以前、私は完璧主義者で、いつも完璧を目指していた(すごく疲れた)。

夏目祭子さんは、その著書『ダイエットやめたらヤセちゃった』の中で、ダイエッターたちの、究極の目的は、やせた体の「冷凍保存」だ、と書いていた。
説明すると、理想の体を(その多くが、短期間で、苦労せず)手に入れることを目指し、そしてそれを手に入れさえすれば、そこから先は何の苦労もなく人生を送れる(もしくは送りたい)と思っている、と。つまり、それを維持していく過程が想像できていないということ。
なんとなく、身につまされる文章だった。

システムを設計し、開発し、保守するという仕事に携わってみて、一番自分の学びになったことは何かと聞かれたら、「メンテナンスの重要さを、感覚として身に付けたこと」と言うかもしれない。

人の手によって作りあげたものは、どんなものでも、必ず時間の経過とともに朽ちてゆく。プログラムも例外じゃない。朽ちてゆくというとイメージしにくいかも知れないけど、「現状に合わなくなっていく」ということかな。

社会は変化していて、システムを利用する人間も常に変化している。
だから、常に状況に応じて更新が求められる。

私は家庭の中でメンテナンスの重要性をあまり仕込まれずに(良くも悪くも意識することなく)育って来たのだと、会社に入って初めて気付いた。日々の、ちょっとした調整や、あまり意味のないかのように思える繰り返しが、時間を経てみると、とても重要な、不可欠な作業だったことに気付くということが、たくさんあった。


今、毎日の生活の中で、自分が暮らしていく場所を整える、ということが愉しい。
具体的に言えば、掃除、洗濯、料理、洗い物、ゴミ出しetc.
要は、家事だ。

愉しいと思える日もあるけれど、心底めんどくさいと思う日も、もちろんある。
掃除なんて、一生いたちごっこじゃないか…!!と途方に暮れそうになる日もあるし、これから死ぬまでの間に、自分は一体何食分の料理を作り、その後片付けをすることになるのだろう…とか思うと、気が遠くなりそうになる。せっかく洗って干して気持ちよく取り込んでたたんだ洗濯物を、次の日にはもう一日で汗まみれにしてしまってまた洗濯機に入れてたりすると、もうこの不毛さは何なんだ…!!とバカバカしくもなってくる。

完璧を目指し、「冷凍保存」を望んでいた頃の私だったら、この繰り返しにほとほと嫌気が差してしまったのではないかと思う。

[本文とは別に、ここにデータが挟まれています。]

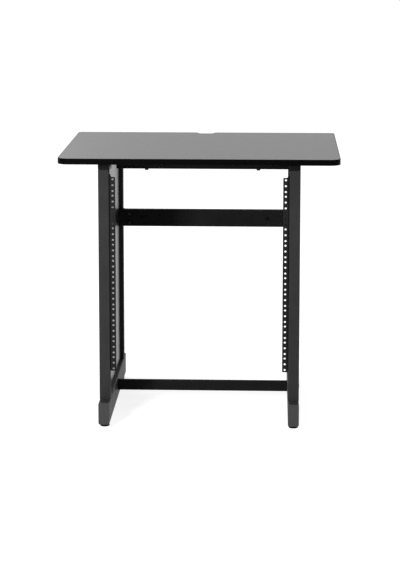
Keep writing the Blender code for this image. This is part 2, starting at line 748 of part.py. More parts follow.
def build_bracket(side_name, side, materials):
    """Build the angle that joins the mid crossbar to a rear column, with its weld nuts and screws."""
    outer = FRAME_INSIDE - GAP
    near = REAR_COLUMN_FRONT
    corners = [
        (outer, near),
        (outer, near + BRACKET_SIDE_LEG),
        (outer - BRACKET_SHEET, near + BRACKET_SIDE_LEG),
        (outer - BRACKET_SHEET, near + BRACKET_SHEET),
        (outer - BRACKET_LEG, near + BRACKET_SHEET),
        (outer - BRACKET_LEG, near),
    ]
    radii = [BRACKET_BEND + BRACKET_SHEET, 0, 0, BRACKET_BEND, 0, 0]
    outline = [(side * u, v) for u, v in rounded(corners, radii)]
    bottom = MID_CROSSBAR_MIDDLE - BRACKET_HEIGHT / 2
    mesh = bmesh.new()
    add_prism(mesh, outline, "Z", bottom, bottom + BRACKET_HEIGHT)
    bracket = add_object(f"{side_name}_mid_bracket", mesh, materials["matt_coat"])
    bolts = [(side * MID_CROSSBAR_BOLT_X, z) for z in mid_bolt_heights()]
    nut_front = near + BRACKET_SHEET - SCREW_SEAT
    nut_rear = near + BRACKET_SHEET + BRACKET_NUT_HEIGHT
    nuts = bmesh.new()
    for place in bolts:
        add_prism(nuts, hexagon(BRACKET_NUT_ACROSS, place), "Y", nut_front, nut_rear)
    with_boolean(bracket, nuts, "UNION")
    tool = bmesh.new()
    add_holes(tool, M6 + HOLE_CLEARANCE, "Y", bolts, near - CUT_MARGIN, nut_rear + CUT_MARGIN)
    with_boolean(bracket, tool)
    fix_screws(
        bracket,
        screw_profile(M5, BRACKET_SHEET + SHEET_SCREW_BITE, BRACKET_SCREW_HEAD),
        [(side * (outer - BRACKET_SHEET + SCREW_SEAT), y, z) for y, z in bracket_screw_places()],
        (-side, 0, 0),
    )


# Rack rails


def rail_screw_places():
    """Return where the screws pass through the rail's side flange into the column."""
    lowest = RAIL_BOTTOM + RAIL_SCREW_LOWEST
    highest = RAIL_TOP - RACK_HOLES_IN_A_UNIT[1]
    pitch = (highest - lowest) / (RAIL_SCREWS - 1)
    return [(RAIL_SCREW_Y, lowest + pitch * index) for index in range(RAIL_SCREWS)]


def rack_hole_heights():
    """Return the heights of every rack hole, three to a unit, unevenly spaced as the standard says."""
    return [
        RAIL_BOTTOM + unit * RACK_UNIT + height
        for unit in range(RACK_UNITS)
        for height in RACK_HOLES_IN_A_UNIT
    ]


def rail_section(side):
    """Return the folded rail's cross section; its free end runs past the rack opening."""
    free_end = RACK_OPENING / 2 - RAIL_TRIM
    rear = FRAME_FRONT + RAIL_SIDE_DEPTH
    corners = [
        (free_end, FRAME_FRONT),
        (RAIL_OUTSIDE, FRAME_FRONT),
        (RAIL_OUTSIDE, rear),
        (RAIL_OUTSIDE - RAIL_SHEET, rear),
        (RAIL_OUTSIDE - RAIL_SHEET, FRAME_FRONT + RAIL_SHEET),
        (free_end, FRAME_FRONT + RAIL_SHEET),
    ]
    radii = [0, RAIL_BEND, 0, 0, RAIL_BEND - RAIL_SHEET, 0]
    return [(side * u, v) for u, v in rounded(corners, radii, 4)]


def rail_front_view(side):
    """Return the rail's outline seen from the front: round free corners and a cut relief at the bend."""
    free_edge = RACK_OPENING / 2
    bend_line = RAIL_OUTSIDE - RAIL_SHEET
    beyond = RAIL_OUTSIDE + CUT_MARGIN
    corners = [
        (free_edge, RAIL_BOTTOM),
        (beyond, RAIL_BOTTOM),
        (beyond, RAIL_TOP + RAIL_RELIEF),
        (bend_line, RAIL_TOP + RAIL_RELIEF),
        (bend_line - RAIL_RELIEF, RAIL_TOP),
        (free_edge, RAIL_TOP),
    ]
    radii = [RAIL_FREE_CORNER, 0, 0, 0, 0, RAIL_FREE_CORNER]
    return [(side * u, v) for u, v in rounded(corners, radii)]


def build_rail(side_name, side, materials):
    """Build a rack rail as it is made: a folded section, trimmed to its front view, then punched."""
    mesh = bmesh.new()
    add_prism(mesh, rail_section(side), "Z", RAIL_BOTTOM - RAIL_TRIM, RAIL_TOP + RAIL_TRIM)
    rail = add_object(f"{side_name}_rack_rail", mesh, materials["rail_coat"])
    front_view = bmesh.new()
    front = FRAME_FRONT - CUT_MARGIN
    behind = FRAME_FRONT + RAIL_SIDE_DEPTH + CUT_MARGIN
    add_prism(front_view, rail_front_view(side), "Y", front, behind)
    with_boolean(rail, front_view, "INTERSECT")
    punches = bmesh.new()
    rack_holes = [(side * RACK_HOLE_SPACING / 2, z) for z in rack_hole_heights()]
    add_holes(punches, RACK_HOLE_DIAMETER, "Y", rack_holes, front, FRAME_FRONT + CUT_REACH)
    with_boolean(rail, punches)
    fix_screws(
        rail,
        screw_profile(M6, RAIL_SHEET + SHEET_SCREW_BITE, RAIL_SCREW_HEAD),
        [(side * (RAIL_OUTSIDE - RAIL_SHEET + SCREW_SEAT), y, z) for y, z in rail_screw_places()],
        (-side, 0, 0),
    )


# Levelling feet


def build_leveller(side_name, side, end_name, end, materials):
    """Build a weld nut inside the foot beam, and a stem that screws into it and turns on a round base."""
    name = f"{side_name}_{end_name}"
    x = side * FRAME_MIDDLE
    y = end * LEVELLER_Y
    bottom = FLOOR_CLEARANCE + TUBE_WALL + GAP
    bore = circle(LEVELLER_STEM_DIAMETER / 2 + HOLE_CLEARANCE, (x, y), STEM_STEPS)
    nut = bmesh.new()
    add_prism(nut, hexagon(WELD_NUT_ACROSS, (x, y)), "Z", bottom, bottom + WELD_NUT_HEIGHT, bore)
    add_object(f"{name}_weld_nut", nut, materials["zinc_steel"])

    radius = LEVELLER_BASE_DIAMETER / 2
    pin_radius = LEVELLER_PIN_DIAMETER / 2
    base_profile = [
        (0, 0),
        (radius - LEVELLER_BASE_CHAMFER[0], 0),
        (radius, LEVELLER_BASE_CHAMFER[1]),
        (radius, LEVELLER_BASE_RIM),
        (radius - LEVELLER_BASE_SHOULDER[0], LEVELLER_BASE_HEIGHT - LEVELLER_BASE_SHOULDER[1]),
        (radius - LEVELLER_BASE_CROWN, LEVELLER_BASE_HEIGHT),
        (pin_radius + GAP, LEVELLER_BASE_HEIGHT),
        (pin_radius + GAP, LEVELLER_BASE_HEIGHT - LEVELLER_PIN_LENGTH),
        (0, LEVELLER_BASE_HEIGHT - LEVELLER_PIN_LENGTH),
    ]
    base = bmesh.new()
    add_turned(base, base_profile, (x, y, 0), (0, 0, 1), LEVELLER_STEPS)
    add_object(f"{name}_leveller_base", base, materials["glide_plastic"])

    collar_bottom = LEVELLER_BASE_HEIGHT + GAP
    collar_top = collar_bottom + LEVELLER_COLLAR_HEIGHT
    stem = bmesh.new()
    add_prism(stem, hexagon(LEVELLER_COLLAR_ACROSS, (x, y)), "Z", collar_bottom, collar_top)
    stem = add_object(f"{name}_leveller_stem", stem, materials["zinc_steel"])
    shank = bmesh.new()
    shank_top = collar_bottom + LEVELLER_STEM_LENGTH
    stem_radius = LEVELLER_STEM_DIAMETER / 2
    shank_profile = [
        (0, collar_bottom - LEVELLER_PIN_LENGTH),
        (pin_radius, collar_bottom - LEVELLER_PIN_LENGTH),
        (pin_radius, collar_bottom + LEVELLER_STEM_BITE),
        (stem_radius, collar_bottom + LEVELLER_STEM_BITE),
        (stem_radius, shank_top - LEVELLER_STEM_CHAMFER),
        (stem_radius - LEVELLER_STEM_CHAMFER, shank_top),
        (0, shank_top),
    ]
    add_turned(shank, shank_profile, (x, y, 0), (0, 0, 1), STEM_STEPS)
    with_boolean(stem, shank, "UNION")


def clear_scene():
    """Remove every object of the open scene."""
    for thing in list(bpy.data.objects):
        bpy.data.objects.remove(thing)


def main():
    """Build the whole table."""
    clear_scene()
    materials = make_materials()
    build_table_top(materials)
    build_top_crossbar(materials)
    build_mid_crossbar(materials)
    build_low_crossbar(materials)
    for side_name, side in SIDES.items():
        build_columns(side_name, side, materials)
        build_beams(side_name, side, materials)
        build_end_caps(side_name, side, materials)
        build_side_panel(side_name, side, materials)
        build_bracket(side_name, side, materials)
        build_rail(side_name, side, materials)
        for end_name, end in ENDS.items():
            build_leveller(side_name, side, end_name, end, materials)


main()
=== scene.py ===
"""Looks of the studio rack table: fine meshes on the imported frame, finishes and a white studio.

Units are metres. +X is the right hand side seen from the front, -Y faces the user and +Z is up.
"""

import json
import logging
import math
from collections.abc import Iterable, Sequence
from dataclasses import dataclass
from enum import Enum

import bmesh
import bpy
from mathutils import Matrix, Vector

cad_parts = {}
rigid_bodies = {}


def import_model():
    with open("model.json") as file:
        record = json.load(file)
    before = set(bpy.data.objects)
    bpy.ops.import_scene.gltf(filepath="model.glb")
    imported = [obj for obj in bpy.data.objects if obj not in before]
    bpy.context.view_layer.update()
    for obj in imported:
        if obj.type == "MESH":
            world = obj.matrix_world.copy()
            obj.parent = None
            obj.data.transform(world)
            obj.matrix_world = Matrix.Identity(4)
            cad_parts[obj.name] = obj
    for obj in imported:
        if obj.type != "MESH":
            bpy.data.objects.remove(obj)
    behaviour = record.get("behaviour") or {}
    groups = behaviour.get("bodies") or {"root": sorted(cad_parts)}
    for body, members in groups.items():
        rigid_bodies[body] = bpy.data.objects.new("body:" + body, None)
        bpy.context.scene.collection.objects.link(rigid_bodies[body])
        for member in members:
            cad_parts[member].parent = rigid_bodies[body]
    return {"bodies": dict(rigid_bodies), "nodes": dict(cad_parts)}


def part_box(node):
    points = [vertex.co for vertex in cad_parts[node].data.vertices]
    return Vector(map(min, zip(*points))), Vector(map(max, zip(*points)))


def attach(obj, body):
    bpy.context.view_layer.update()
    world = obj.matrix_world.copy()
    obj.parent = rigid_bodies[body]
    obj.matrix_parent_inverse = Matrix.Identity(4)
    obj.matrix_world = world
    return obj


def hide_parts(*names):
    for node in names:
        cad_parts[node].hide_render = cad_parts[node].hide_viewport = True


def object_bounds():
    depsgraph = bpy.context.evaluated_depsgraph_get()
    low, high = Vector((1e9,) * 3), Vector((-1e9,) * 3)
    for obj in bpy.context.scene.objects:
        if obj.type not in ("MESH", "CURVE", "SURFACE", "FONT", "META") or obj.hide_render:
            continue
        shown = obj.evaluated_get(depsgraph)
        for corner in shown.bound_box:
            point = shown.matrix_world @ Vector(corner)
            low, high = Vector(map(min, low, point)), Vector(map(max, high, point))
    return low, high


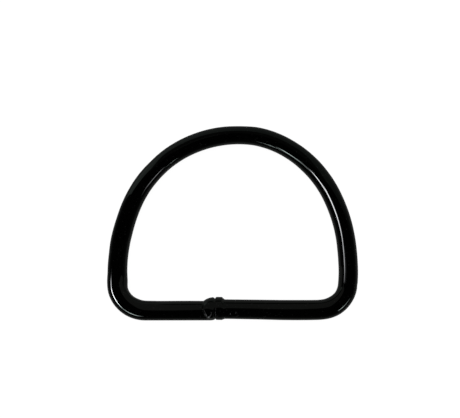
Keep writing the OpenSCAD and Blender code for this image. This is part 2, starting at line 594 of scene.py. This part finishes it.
# Chains of small lamps, each lamp seen by its own stretch of the wire. Rows: aim point in mm, azimuth
# and elevation from there, brightness, share of the greenish tint. From each row to the next go perStep
# lamps, so the last row only ends a chain. Distance and lamp size (across) are mm, spread is degrees.
glints = {
    "gain": 2.79e-5,          # makes a brightness of 1 as bright as white on the enamel
    "white": (0.98, 1.0, 1.03),
    "green": (0.84, 1.0, 0.96),
    "chains": {
        "rightArch": {"perStep": 4, "distance": 80, "across": 9, "spread": 22, "rows": [
            (12.0, 17.4, 3.8, -133.8, 18.0, 0.3, 1), (13.0, 16.7, 3.8, -138, 16.6, 2.6, 1),
            (14.1, 15.9, 3.8, -142, 15.5, 3.1, 1), (16.3, 14.2, 3.9, -150, 19.5, 3.2, 1),
            (19.0, 11.6, 4.0, -162.6, 32.5, 0.6, 0.2), (20.2, 10.0, 4.1, -169.5, 36, 9.6, 0),
            (21.6, 7.6, 4.2, -177, 36.4, 2.4, 0), (23.0, 5.0, 4.3, 176.5, 41.5, 6.4, 0),
            (24.1, 2.3, 4.3, 172, 42.5, 6.2, 0), (24.9, -0.5, 4.3, 169, 42.5, 4.4, 0),
            (25.6, -3.4, 4.3, 164.6, 43, 1.1, 0), (26.0, -6.3, 4.3, 162, 43, 2.2, 0),
            (26.3, -9.2, 4.3, 157, 46, 0.08, 0), (26.5, -12.1, 4.4, 152, 54, 0.08, 0),
            (26.6, -14.0, 4.4, 148, 58, 0.07, 0), (26.6, -15.4, 4.4, 145, 61, 0.0, 0),
        ]},
        "leftBend": {"perStep": 7, "distance": 80, "across": 9, "spread": 10, "rows": [
            (-20.5, -24.0, 3.7, -104, 4, 0.9, 1), (-22.9, -23.4, 3.8, -124, 6.5, 12, 1),
            (-25.0, -22.1, 3.9, -143.5, 10.5, 3.8, 1), (-26.6, -20.3, 4.1, -162, 18.3, 36, 0.3),
            (-27.6, -18.2, 4.2, -179, 22.2, 24, 0), (-28.0, -16.0, 4.2, 168.5, 23.8, 4.8, 0),
            (-28.1, -13.9, 4.3, 164.4, 27, 0.0, 0),
        ]},
        "leftArch": {"perStep": 3, "distance": 80, "across": 9, "spread": 22, "rows": [
            (-20.8, 8.3, 3.8, -14, 19.0, 0.3, 0), (-20.2, 9.3, 3.8, -17, 18.4, 0.7, 0),
            (-19.1, 10.8, 3.8, -23, 15.0, 1.65, 0), (-17.9, 12.3, 3.7, -29, 13.0, 1.3, 0),
            (-17.3, 13.0, 3.7, -32, 14.0, 0.4, 0),
        ]},
        "rightBend": {"perStep": 5, "distance": 30, "across": 3.4, "spread": 22, "rows": [
            (27.1, -19.9, 3.8, -18, 6, 0.3, 1), (26.6, -20.9, 3.8, -27, 6, 1.3, 1),
            (25.7, -21.8, 3.7, -37, 5, 3.0, 1), (25.1, -22.3, 3.7, -44, 4.5, 2.7, 1),
            (24.5, -22.7, 3.7, -51, 4, 1.3, 1),
        ]},
        "leftFoot": {"perStep": 3, "distance": 25, "across": 2.2, "spread": 9, "rows": [
            (-6.25, -22.55, 4.8, -172, 0, 0.35, 0), (-6.1, -22.8, 4.8, -158, 12, 0.0, 0),
            (-6.0, -23.1, 4.7, -151, 10, 0.6, 0), (-5.85, -23.4, 4.5, -140, -4, 0.1, 0),
            (-5.6, -23.8, 4.2, -131, -13, 0.08, 0),
        ]},
        "fold": {"perStep": 1, "distance": 12, "across": 4.5, "spread": 34, "rows": [
            (-4.5, -24.0, 4.3, -137, 30, 0.8, 0), (-4.7, -24.1, 4.1, -126, 8, 2.2, 0),
            (-4.9, -24.2, 4.0, -124, -8, 2.8, 0), (-5.2, -24.3, 3.6, -126, -20, 0, 0),
        ]},
        "crater": {"perStep": 1, "distance": 12, "across": 4.0, "spread": 24, "rows": [
            (-3.3, -22.8, 4.7, -153, 25, 1.3, 0), (-3.4, -23.1, 4.5, -146, 30, 0, 0),
        ]},
        "clamp": {"perStep": 1, "distance": 12, "across": 2.8, "spread": 24, "rows": [
            (0.0, -23.5, 3.9, -135, 2, 2.8, 0), (1.4, -23.1, 4.2, -117, 13, 0.45, 0),
            (1.8, -23.7, 3.7, -125, -15, 0, 0),
        ]},
    },
}


def showToGlossOnly(thing):
    thing.visible_camera = False
    thing.visible_diffuse = False
    thing.visible_transmission = False
    thing.visible_volume_scatter = False
    thing.visible_shadow = False


def placeGlint(name, aim, away, chain, strength, greenShare):
    size = chain["across"] * mm
    data = bpy.data.lights.new(name, "AREA")
    data.shape = "DISK"
    data.size = size
    data.spread = math.radians(chain["spread"])
    data.color = [w + (g - w) * greenShare for w, g in zip(glints["white"], glints["green"])]
    # a wider lamp or spread needs more power to look as bright
    data.energy = strength * glints["gain"] * (math.pi * size / 2 * chain["spread"]) ** 2
    lamp = bpy.data.objects.new(name, data)
    scene.collection.objects.link(lamp)
    lamp.location = aim * mm + away * chain["distance"] * mm
    lamp.rotation_mode = "QUATERNION"
    lamp.rotation_quaternion = away.to_track_quat("Z", "Y")
    showToGlossOnly(lamp)


def makeGlints():
    count = 0
    for name, chain in glints["chains"].items():
        for pair in zip(chain["rows"], chain["rows"][1:]):
            ends = [
                (Vector((x, y, z)), directionOf(azimuth, elevation), strength, green)
                for x, y, z, azimuth, elevation, strength, green in pair
            ]
            for step in range(chain["perStep"]):
                share = step / chain["perStep"]
                aim, away, strength, green = (a + (b - a) * share for a, b in zip(*ends))
                placeGlint(f"{name}{count:02d}", aim, away.normalized(), chain, strength, green)
                count += 1
    return count


glintCount = makeGlints()

# The dim panel behind the crown, level over the ring: azimuth and distance of its near edge in mm
panel = {
    "height": 60.0,
    "nearEdge": [
        (145, 84), (142.9, 80), (137.5, 63.7), (132, 55.2), (125.5, 43), (121.3, 32.8), (115.6, 27.7),
        (110, 23.4), (104, 20.6), (99.5, 24.3), (92, 30), (85, 35), (80, 34), (75.5, 32), (66.4, 35),
        (59.5, 39.4), (51.8, 42), (41.6, 58), (35.9, 71.6), (28, 102), (15, 160),
    ],
    "farEdge": 800.0,
    # brightness by azimuth, and how much brighter it is far away
    "byAzimuth": [
        (0, 0.01), (20, 0.02), (25, 0.025), (30, 0.045), (35, 0.066), (40, 0.08), (45, 0.09),
        (51, 0.10), (60, 0.108), (80, 0.108), (90, 0.124), (95, 0.138), (104, 0.150), (109, 0.172),
        (118, 0.186), (123, 0.200), (128, 0.235), (133, 0.27), (139, 0.29), (145, 0.25), (180, 0.25),
    ],
    "farGain": 1.2,
    "gainFrom": 60.0,
    "gainTo": 290.0,
    "tint": (0.89, 1.05, 0.96),
}
# Cards round the bar, each a part of a tube's wall. Edges: place along the bar in mm, then both edges in
# degrees, from the outside, level, up over the bar
barCards = {
    "rows": 16,
    "tint": (0.97, 1.02, 0.945),
    "upper": {
        "radius": 11.0,
        "edges": [
            (-24.1, 114, 124), (-23.7, 103, 136), (-23.1, 93, 146), (-22.4, 87, 152), (-21.6, 82, 156),
            (-20.3, 79, 157), (-19, 78, 157), (-17.5, 77.5, 147), (-16, 77, 141), (-14, 77, 140),
            (-10, 81, 140), (-7, 85, 140), (0, 87, 140), (6, 87, 140), (8, 84.5, 140), (16, 85, 141),
            (18, 88, 142), (20, 90, 145), (21, 91, 144), (22, 92, 139), (23.4, 93, 134),
            (24.0, 98, 129), (24.5, 110, 121),
        ],
        "glow": 0.124,
    },
    "gap": {
        "radius": 60.0,
        "edges": [
            (-28, 152, 159), (-26, 143, 160), (-24, 138, 160), (20, 138, 160), (23, 138, 160),
            (25, 142, 158),
        ],
        "glow": 0.030,
    },
    "strip": {
        "radius": 11.0,
        "edges": [
            (-18.5, 174, 177), (-17, 168, 180), (-15, 160, 181), (18, 160, 181), (20, 162, 181),
            (22, 166, 180), (23, 172, 178),
        ],
        "glow": 0.140,
    },
}


def glowMaterial(name, tint, strength=1.0):
    # the front glows and the back is clear
    material = bpy.data.materials.new(name)
    material.use_nodes = True
    tree = material.node_tree
    tree.nodes.clear()
    glow = addNode(tree, "ShaderNodeEmission", Strength=strength)
    glow.inputs["Color"].default_value = tuple(tint) + (1,)
    side = addNode(tree, "ShaderNodeNewGeometry")
    clear = addNode(tree, "ShaderNodeBsdfTransparent")
    either = addNode(tree, "ShaderNodeMixShader")
    out = addNode(tree, "ShaderNodeOutputMaterial")
    tree.links.new(side.outputs["Backfacing"], either.inputs[0])
    tree.links.new(glow.outputs[0], either.inputs[1])
    tree.links.new(clear.outputs[0], either.inputs[2])
    tree.links.new(either.outputs[0], out.inputs["Surface"])
    return material


def faceTowards(card, point):
    middle = card.data.polygons[len(card.data.polygons) // 2]
    if middle.normal.dot(point - middle.center) < 0:
        card.data.flip_normals()


def shadePanel(material):
    # its brightness follows the azimuth from the ring's middle, and the distance
    tree = material.node_tree
    coords = addNode(tree, "ShaderNodeTexCoord")
    split = addNode(tree, "ShaderNodeSeparateXYZ")
    tree.links.new(coords.outputs["Object"], split.inputs[0])
    angle = addMath(tree, "ARCTAN2", split.outputs["Y"], split.outputs["X"])
    share = addMath(tree, "DIVIDE", angle, math.pi)
    curve = addNode(tree, "ShaderNodeFloatCurve")
    setCurve(curve, [(azimuth / 180, value) for azimuth, value in panel["byAzimuth"]])
    tree.links.new(share, curve.inputs["Value"])
    distance = addNode(tree, "ShaderNodeVectorMath", operation="LENGTH")
    tree.links.new(coords.outputs["Object"], distance.inputs[0])
    gain = addNode(tree, "ShaderNodeMapRange")
    gain.inputs["From Min"].default_value = panel["gainFrom"] * mm
    gain.inputs["From Max"].default_value = panel["gainTo"] * mm
    gain.inputs["To Min"].default_value = 1.0
    gain.inputs["To Max"].default_value = panel["farGain"]
    tree.links.new(distance.outputs["Value"], gain.inputs["Value"])
    product = addMath(tree, "MULTIPLY", curve.outputs[0], gain.outputs["Result"])
    tree.links.new(product, tree.nodes["Emission"].inputs["Strength"])


def addGrid(name, table, rows):
    # a grid from -1 to 1 each way, with a column of points for each row of the table
    deselectAll()
    bpy.ops.mesh.primitive_grid_add(x_subdivisions=len(table) - 1, y_subdivisions=rows, size=2)
    card = bpy.context.active_object
    card.name = name
    return card


def rowOf(table, vert):
    return table[round((vert.co.x + 1) / 2 * (len(table) - 1))]


def makePanel():
    card = addGrid("backPanel", panel["nearEdge"], 1)
    for vert in card.data.vertices:
        azimuth, near = rowOf(panel["nearEdge"], vert)
        distance = near if vert.co.y < 0 else panel["farEdge"]
        turn = math.radians(azimuth)
        vert.co = Vector((math.cos(turn) * distance, math.sin(turn) * distance, panel["height"])) * mm
    faceTowards(card, Vector((0, 0, 0)))
    material = glowMaterial("panelGlow", panel["tint"])
    shadePanel(material)
    card.data.materials.append(material)
    showToGlossOnly(card)


def makeBarCard(name):
    values = barCards[name]
    edges, radius = values["edges"], values["radius"]
    card = addGrid(name + "Card", edges, barCards["rows"])
    for vert in card.data.vertices:
        along, first, last = rowOf(edges, vert)
        turn = math.radians(first + (last - first) * (vert.co.y + 1) / 2)
        vert.co = place(along, -math.cos(turn) * radius, math.sin(turn) * radius)
    faceTowards(card, place(0, 0))
    card.data.materials.append(glowMaterial(name + "Glow", barCards["tint"], values["glow"]))
    showToGlossOnly(card)


makePanel()
for cardName in ("upper", "gap", "strip"):
    makeBarCard(cardName)
print("lights set:", glintCount, "glints, panel and cards")


# the camera, as the photograph looks at the ring
view = {
    "place": (17.75, -80.86, 226.53),   # mm
    "turn": (20.480, 4.320, 1.010),     # degrees
    "lens": 78.26,
    "sensor": 36.0,
    "nearest": 0.01,                    # metres
    "farthest": 20.0,
}


def makeCamera():
    data = bpy.data.cameras.new("camera")
    data.lens = view["lens"]
    data.sensor_width = view["sensor"]
    data.clip_start = view["nearest"]
    data.clip_end = view["farthest"]
    camera = bpy.data.objects.new("camera", data)
    scene.collection.objects.link(camera)
    camera.location = Vector(view["place"]) * mm
    camera.rotation_euler = [math.radians(a) for a in view["turn"]]
    scene.camera = camera


makeCamera()
scene.view_settings.view_transform = "Standard"
scene.view_settings.look = "None"

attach(dRing, "root")
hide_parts("ring")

どんなに完璧に掃除をしても、料理をしても、洗濯をしても、またすぐに埃は溜まり、お腹は空き、洗濯物は積もる。

だけど、今はそんな繰り返しこそが「生きていく」を実感させてくれているような気がする。
途方になりそうになるのも、気が遠くなりそうになるのも、バカバカしくなってくるのも含めて、こうして「生きていく」んだなぁ、って。お母さんも、そのまたお母さんも、そのまたお母さんも、そうやって生きてきたんだなぁ、って。


変化に対応していくことが、生きていくこと。
そんな気がする。
今日は家事のことを書いたけど、その他の、あらゆることにおいても。

時間を止めたいと、完璧に作り上げることができたものを「冷凍保存」させたいと、そんな意識でいたら、「今、生きること」は、どこにもなくなってしまう。
めんどくさいめんどくさいと思いながらも、日々調整を繰り返して、変わっていく自分と付き合い、自分の身の回りをメンテナンスしていくから、コツコツと積み上がっていくものがある。

それこそが、“unique”な(つまり、宇宙の歴史上唯一の)、自分だけの歴史なんだ。